Francesco Zenzale – Nella Lettera ai Romani, Paolo fa presente che “se per la trasgressione di uno solo, molti sono morti, a maggior ragione la grazia di Dio e il dono della grazia proveniente da un solo uomo, Gesù Cristo, sono stati riversati abbondantemente su molti” (5: 15).1

Questo confronto fra Adamo e Gesù pone tre specifiche domande. Il secondo Adamo, Gesù, aveva la natura umana di Adamo prima o dopo il peccato? Fino a che punto il figlio di Dio era veramente uomo in relazione all’umanità soggetta al peccato? Qualora non fosse stato soppresso, sarebbe invecchiato e quindi morto come uno di noi, oppure essendo trovato innocente sarebbe stato trasportato in cielo?

Nel corso dei secoli, i teologi hanno espresso conclusioni contrapposte in riferimento a Gesù come secondo Adamo. Alcuni credevano che avesse la natura di Adamo prima del peccato, altri quella dopo la caduta. Se pensiamo che Gesù abbia incarnato l’Adamo prima del peccato, ci troveremmo di fronte a una serie di problematiche di difficile comprensione ai fini della salvezza e della stessa natura umana di Gesù.

Adamo, prima di rivendicare la sua autonomia nei confronti di Dio, è stato creato adulto, dalla polvere della terra (cfr. Genesi 2:7) e sin dall’inizio ha avuto la gioia di vivere nella prospettiva eterna.2 L’albero della vita rappresentava il simbolo della sua eterna “giovinezza”, che Dio avrebbe garantito qualora con fiducia avesse scelto di vivere nel tempo e nello spazio a lui destinati. Gesù, al contrario, non è nato emancipato, direttamente dalle mani di Dio e dalla polvere della terra. Non gli è stato soffiato nessun alito di vita per muoversi nel tempo e nello spazio edenico e con l’albero della vita a sua disposizione, benché fosse lui stesso la vita (cfr. Giovanni 14:6). Gesù è nato ed è cresciuto come Abele, Caino, tu e io, sotto l’egemonia del peccato e di tutte le sue conseguenze degenerative che ineluttabilmente evidenziano la caducità dell’umana esistenza.

Per Adamo la morte è subentrata a causa del peccato e quindi se Gesù fosse nato secondo l’Adamo prima della trasgressione, per morire avrebbe dovuto peccare. Il profeta Isaia ci informa che Gesù è innocente (cfr. Isaia 53:9). Non ha sofferto o è morto per le proprie colpe. Inoltre, il testo evidenzia che è stato “trafitto a causa delle nostre trasgressioni, stroncato a causa delle nostre iniquità” (v. 5). Quindi le sue sofferenze e la sua morte sono a beneficio di altri… “di noi”. L’autore della Lettera agli Ebrei ci informa che Gesù “è stato tentato come noi in ogni cosa, senza commettere peccato” (4:15).

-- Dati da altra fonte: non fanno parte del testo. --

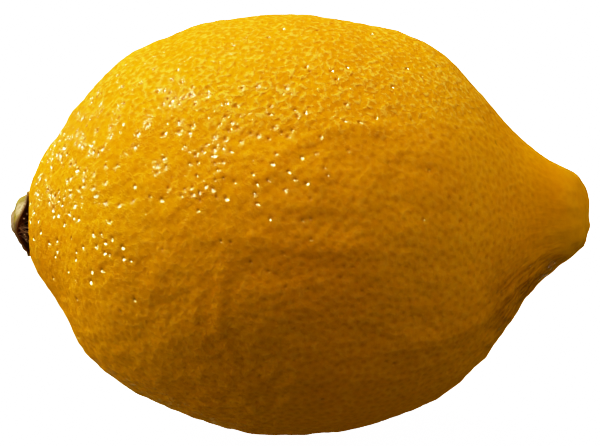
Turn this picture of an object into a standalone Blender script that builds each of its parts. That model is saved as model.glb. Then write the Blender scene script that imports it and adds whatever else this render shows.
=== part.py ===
"""Lemon, lying on its side, with its dried button (calyx and stem stub) still on.

Units are metres in Blender, and the driving dimensions below are in millimetres.
Frame: +Z up, the fruit's long axis along X, the button at -X and the nipple at +X.
The origin is the centre of the bounding box's base, on the surface the lemon rests on.

Two bodies, each closed:
  fruit         the whole fruit, one solid, with a shallow seat at its stem end
                and a small flat spot pressed into the peel where it rests
  calyx_button  the woody five-lobed calyx with the stub of the fruit's stalk
"""

import math

import bmesh
import bpy
import numpy as np
from mathutils import Matrix, Vector, noise

MM = 0.001

# ---------------------------------------------------------------- driving sizes, mm
GIRTH = 63.9          # largest diameter, measured upright
GIRTH_ACROSS = 65.0   # largest diameter, measured level: a lemon lies on its flatter side
NIPPLE_TIP_X = 43.8   # right-hand end of the fruit
BUTTON_TIP_X = -43.8  # left-hand end of the button
SPOT_DEPTH = 0.30     # how far the peel is flattened where it rests
NIPPLE_RISE = 1.40    # the nipple turns up a little from the fruit's axis
STEM_RISE = 0.45      # the stem end sits a little high too

SEAT_R = 4.95         # the seat that holds the button
SEAT_DEPTH = 1.10
SEAT_X = -41.25       # the fruit's face at the stem end
GAP = 0.30            # clearance between the button and its seat

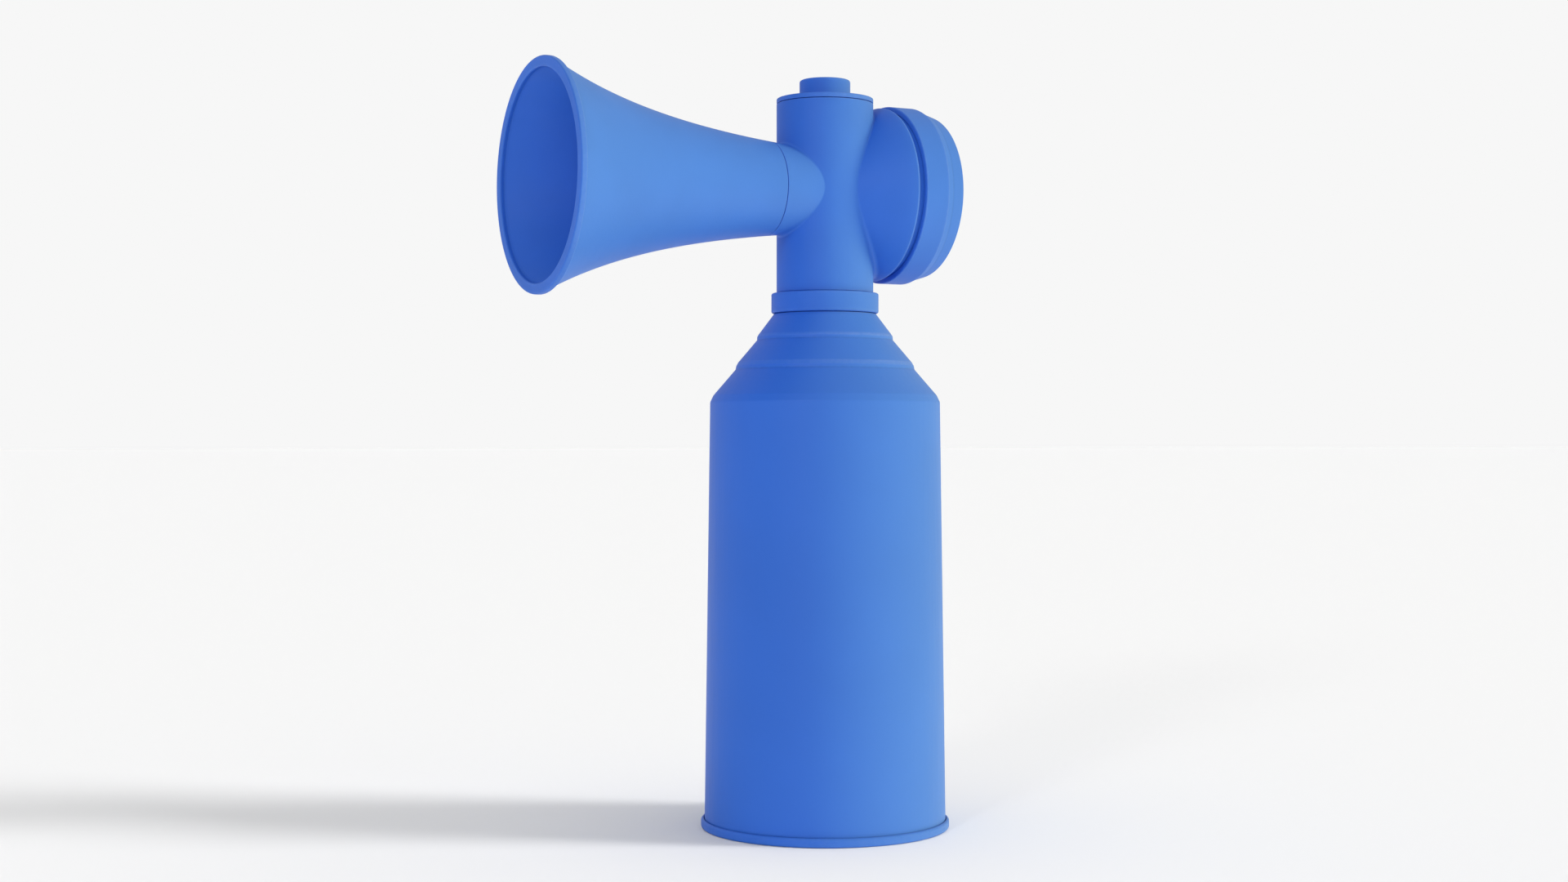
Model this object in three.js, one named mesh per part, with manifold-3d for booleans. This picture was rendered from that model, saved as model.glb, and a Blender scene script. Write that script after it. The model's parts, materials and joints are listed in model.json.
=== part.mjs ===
// Handheld gas signal horn: a steel gas can with an aerosol valve, and a plastic horn head snapped on it.
// Pressing the button moves a plunger that straddles the horn's throat tube and pushes the valve stem.
// Gas fills the neck, reaches the chamber in front of the diaphragm and lifts it off the throat rim.
//
// Units are millimetres, +Z is up and the horn's mouth faces -X. The can's axis is the design axis;
// the whole assembly is shifted along X at the end, so that the origin is under the middle of its box.

import * as THREE from 'three';
import { mergeVertices } from 'three/addons/utils/BufferGeometryUtils.js';
import Module from 'manifold-3d';

// Driving dimensions: the can. Heights are above the surface that it stands on.
const CAN_FOOT_RADIUS = 32.65;
const CAN_SHOULDER_RADIUS = 31.15;
const CAN_SHOULDER_HEIGHT = 114.6;
const CAN_TOP_HEIGHT = 138.8;
const CAN_TOP_RADIUS = 13.85;
const CAN_WALL = 0.4;
const SEAM_RADIUS = 33.6;
const SEAM_HEIGHT = 2.5;
const DOME_RISE = 8;

// The can's neck finish, with the valve crimped on it.
const FINISH_RADIUS = 9.0;
const BEAD_RADIUS = 9.8;
const BEAD_TOP = 144.3;
const FERRULE_RADIUS = 10.3;
const FERRULE_TOP = 145.4;
const PEDESTAL_TOP = 148.3;
const HOUSING_RADIUS = 4.0;
const HOUSING_BOTTOM = 135.0;
const HOUSING_FLANGE = 143.3;
const HOUSING_TOP = 147.0;
const HOUSING_BORE = 3.1;
const STEM_RADIUS = 1.5;
const STEM_BORE = 0.7;
const STEM_SHOULDER = 145.4;
const STEM_TOP = 152.5;

// The horn head.
const NECK_RADIUS = 13.12;
const NECK_BORE = 11.3;
const SKIRT_RADIUS = 12.3;
const SKIRT_BOTTOM = 139.6;
const SNAP_RADIUS = 9.45;
const SKIRT_BORE = 10.45;
const GAS_HOLE_RADIUS = 5.3;
const NECK_TOP = 195.0;
const COLLAR_RADIUS = 14.54;
const COLLAR_TOP = 144.4;
const CAP_TOP = 197.1;
const HORN_HEIGHT = 171.9;
const LEDGE_BOTTOM = 146.4;
const LEDGE_TOP = 148.4;
const SPIGOT_RADIUS = 9.5;
const BOSS_END = 17.57;
const ORING_SECTION = 0.68;
const THROAT_GROOVE = 15.15;
const THROAT_GROOVE_RADIUS = 8.1;
const BUTTON_GROOVE = 192.0;

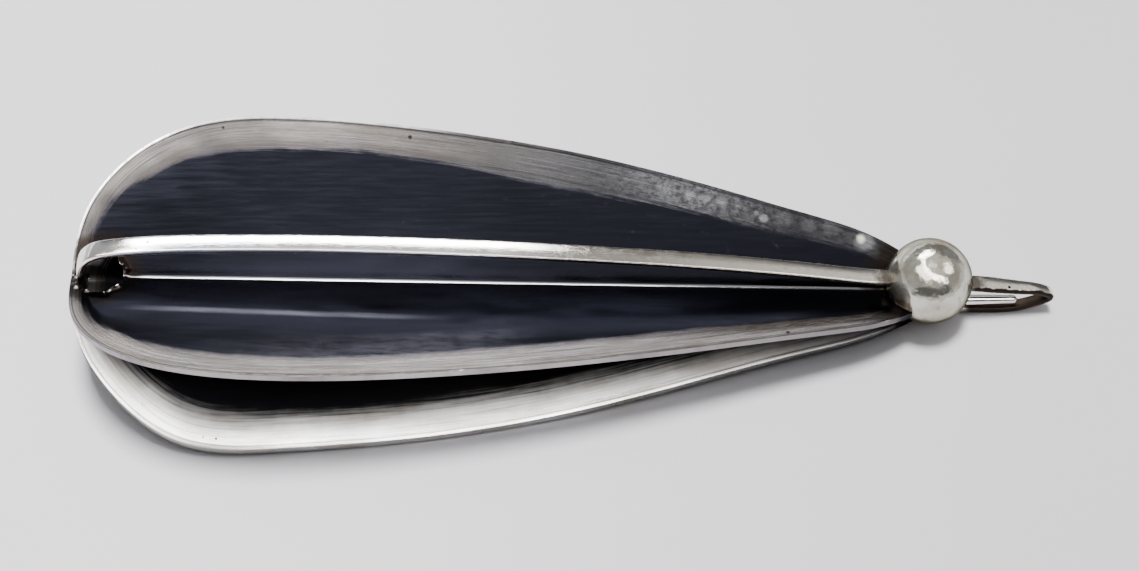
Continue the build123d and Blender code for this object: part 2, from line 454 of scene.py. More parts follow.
def raiseLip(piece, hole):  # solder pushed up in a ragged lip around the hole
    if hole["lip"] == 0:
        return
    points = onBrooch(readPoints(piece))
    away = np.empty(len(points), np.float32)
    piece.data.attributes["fromHole"].data.foreach_get("value", away)
    share = np.clip(1 - away / leafPlan["lipReach"], 0, 1) ** 1.5
    bumps = np.array([noise.noise(Vector((1.6 * x, 1.6 * y, 2.0))) for x, y, z in points])
    points[:, 2] += hole["lip"] * share * np.clip(0.5 + 1.3 * bumps, 0, 1.3)
    setPoints(piece, atRest(points))


# The strap, one forged strip from the foot to the hook

def strapPath():
    rise = math.tan(math.radians(strap["fall"]))
    middle = (brooch["ballAlong"], brooch["ballHeight"])
    radius = brooch["ballRadius"]
    bend = (strap["curlInset"] + strap["footBend"], strap["footBend"] - strap["footDrop"])
    curl = (strap["curlInset"] + strap["curlRadius"], strap["curlHeight"])

    def arc(centre, size, start, end):
        turn = np.radians(np.linspace(start, end, 24))
        return np.stack([centre[0] + size * np.cos(turn), centre[1] + size * np.sin(turn)], 1)

    foot = [(bend[0] + strap["footLength"], bend[1] - strap["footBend"])]
    lower = arc(bend, strap["footBend"], 270, 180)
    upper = arc(curl, strap["curlRadius"], 180, 180 - strap["curlSweep"])
    top = upper[-1]
    before = strap["boreIn"] * radius
    after = strap["boreOut"] * radius
    boreIn = (middle[0] - before, middle[1] + before * rise)
    boreOut = (middle[0] + after, middle[1] - after * rise)
    level = math.hypot(1, rise)
    fallWay = np.array([1, -rise]) / level
    sweep = math.radians(strap["curlSweep"])
    bowPoints = [(top[0] + a * (middle[0] - top[0]), h * strap["bowHeight"]) for a, h in strap["bow"]]
    bowPoints = [tuple(top), *bowPoints, boreIn]
    bow, bowLong = lineThrough(bowPoints, ends=[(math.sin(sweep), math.cos(sweep)), fallWay])
    hookPoints = [boreOut]
    for reach, drop in strap["hook"]:
        hookPoints.append((middle[0] + reach * strap["hookReach"], middle[1] - drop * strap["hookDepth"]))
    hook, hookLong = lineThrough(hookPoints, ends=[fallWay, (-1, 0)])
    bowRun = bow(np.linspace(0, bowLong, 400))[1:]
    line = np.vstack([foot, lower, upper, bowRun, hook(np.linspace(0, hookLong, 200))])
    return evenly(line, strap["step"])


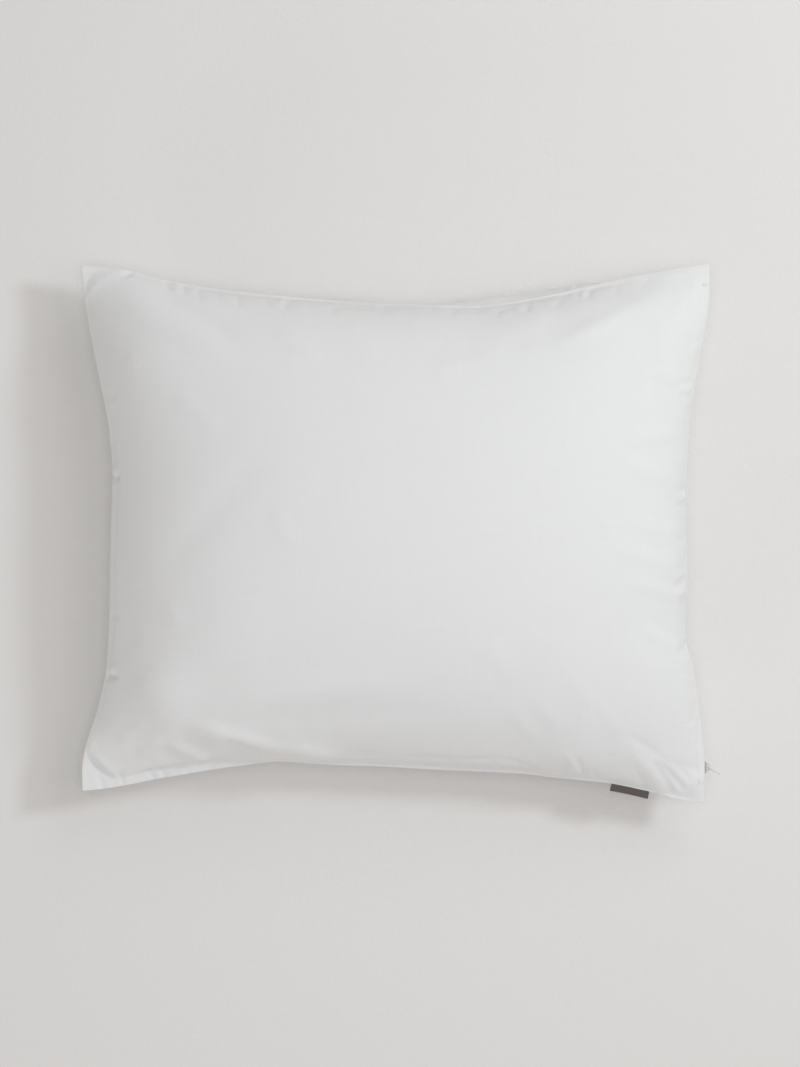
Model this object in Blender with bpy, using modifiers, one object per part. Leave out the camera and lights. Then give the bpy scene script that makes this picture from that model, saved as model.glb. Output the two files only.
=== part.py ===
"""Zipped pillow protector, 50 x 60 cm, drawn over its pillow and lying on its back.

Pieces: the sewn cover with its fill, which is one soft solid, the coil zip let into its right
side, the zip's slider, the slider's pull tab and the woven label caught in the bottom seam.

Frame: X runs along the long sides with the zip at +X, Y runs up the cover, Z is off the floor.
The origin lies on the floor under the middle of the whole part. Sizes are in millimetres, and
MM turns them into metres where the meshes are made.
"""
import math
from collections import namedtuple

import bmesh
import bpy
from mathutils import Vector

MM = 0.001
GAP = 0.3                       # between pieces that touch

# Filled cover
COLUMNS, ROWS = 52, 46          # facets across and up each of its two panels
CROWDING = 0.5                  # how far the facets crowd towards the seams, 0 to 1
PANEL_WIDTH = 572.0             # between the side seams near the corners
PANEL_HEIGHT = 490.0
FRONT_CROWN = 92.0              # front panel's middle above the seam
BACK_CROWN = 98.0               # back panel's middle below the seam, before the floor
FLOOR_SOFTNESS = 11.0           # how gently the back panel turns onto the floor
ROUNDNESS = 2.2                 # power of the crown's arch across the cover
STEEPNESS = 0.45                # power of its rise from the seam
CORNER_BRINK = 6.0              # how wide the fill's rounded corners are where they drop away
SEAM_THICKNESS = 2.4            # two cloths and their turned allowance
ZIP_LIPS_THICKNESS = 8.6        # the two folded lips that the zip lies between
ZIP_LIPS_RUN_IN = 18.0          # over which the lips open out from each corner

# Zip
ZIP_HALF_HEIGHT = 3.0
ZIP_THICKNESS = 1.6
ZIP_SINK = 0.1                  # its face below the edges of the lips
ZIP_ENDS = (0.050, 0.950)       # shares of the right side where it starts and stops
SLIDER_SHARE = 0.066            # share of the right side where the slider stands
SLIDER_LENGTH, SLIDER_HEIGHT, SLIDER_PLATE = 10.0, 7.0, 1.9
SLIDER_TAIL = 0.72              # height of its closed end against its mouth
BRIDGE_LENGTH, BRIDGE_HEIGHT, BRIDGE_BAR = 6.0, 1.6, 0.8
SLOT_LENGTH, SLOT_DEPTH = 3.8, 2.0
PULL_LENGTH, PULL_WIDTH, PULL_THICKNESS = 13.3, 5.0, 1.0
PULL_NECK = 0.78                # width at its eye against its free end
PULL_EYE_BAR, PULL_EYE_LENGTH, PULL_EYE_WIDTH = 0.9, 2.3, 2.3
PULL_DROP = math.radians(30.0)  # how far it hangs below straight out

# Label
LABEL_ENDS = (0.8513, 0.9124)   # shares of the bottom side
LABEL_DEPTH, LABEL_THICKNESS = 7.2, 1.2

# Sewn corners. The fill stops short of each on an arc of fill_radius, which is round at a
# fill_power of 2 and flatter below it, and leaves the two cloths flat outside the arc.
Corner = namedtuple("Corner", "x y height fill_radius fill_power")
CORNERS = {
    "bottom left": Corner(-292.6, -236.9, 56.0, 42.0, 1.25),
    "bottom right": Corner(279.9, -248.4, 58.0, 14.0, 2.0),
    "top left": Corner(-294.0, 247.5, 58.0, 38.0, 2.0),
    "top right": Corner(284.2, 248.4, 60.0, 16.0, 2.0),
}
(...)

In vista della salvezza noi avevamo bisogno di un sommo sacerdote che simpatizzasse con noi nelle nostre debolezze, senza che cedesse alla tentazione, affinché potessimo accostarci “con fiducia al trono della sua grazia per ottenere misericordia e trovare grazia ed essere soccorsi al momento opportuno” (Ebrei 4:16). Pertanto Gesù è nato con tutto ciò che implicava il peccato di Adamo. Ciò significa che il suo ipotizzabile “vicariato” deve essere compresso nell’ottica umana e non divina. Nel senso che Gesù si è fatto uomo – “uno come noi” – per porre fine all’uomo fragile e alienato da Dio.

L’apostolo Paolo ci informa che il Signore ha sconfitto la morte “mandando il proprio Figlio in carne simile a carne di peccato e, a motivo del peccato, ha condannato il peccato nella carne” (Romani 8:3). E siccome “siamo stati totalmente uniti a lui in una morte simile alla sua, lo saremo anche in una risurrezione simile alla sua” (Romani 6:5).

 

Note

1 Per una maggiore comprensione leggere del capitolo 5 i versetti da 12 a 20.
2 Non ci è dato di conoscere il modo in cui la vita, o l’umanità, si sarebbe evoluta se Adamo non avesse peccato. Rimane un mistero.